Abstract

Summary Water blocking caused by invasion of completion fluids has been suspected to reduce gas well deliverability.1–5 However, this effect has not been quantified. We report results of a laboratory program to measure the water-blocking effect in core samples from a gas field. These data were mapped to a wellbore model to make deliverability predictions. The laboratory data consist of gas flow rate as a function of injected gas pore volume for various liquids (brine, methanol, toluene, isopropyl alcohol, and brine-methanol mixtures) at two saturation states (fully saturated with liquid, and containing liquid and trapped gas). We injected over 10,000 PV of gas in each test to mimic near-wellbore conditions. The data showed that the liquid displacement regime was followed by a mass transfer regime. The wellbore model had a time varying skin to account for the cleanup of the fluid invaded ("water-blocked") region. Cleanup occurs as gas flows past this high liquid-saturated region and removes liquid by displacement and mass transfer.

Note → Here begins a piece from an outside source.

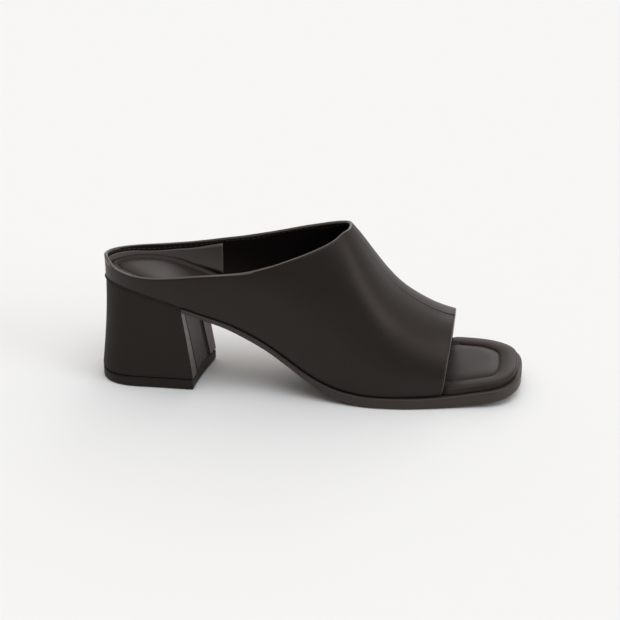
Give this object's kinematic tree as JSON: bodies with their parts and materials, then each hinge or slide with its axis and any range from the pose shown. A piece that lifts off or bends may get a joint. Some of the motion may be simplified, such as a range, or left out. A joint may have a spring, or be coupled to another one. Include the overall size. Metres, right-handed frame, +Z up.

We used the laboratory data to relate the reduced permeability of this region to pore volumes of gas throughput. We find that any loss in gas well deliverability recovers in two phases. The first phase corresponds to fluid displacement ("flowback period") and lasts for a few days at most. The second phase is slower and can last several months. Here, evaporation causes the deliverability to slowly increase. It is in this regime that adding volatile fluids, such as methanol, to the completion brines has advantages.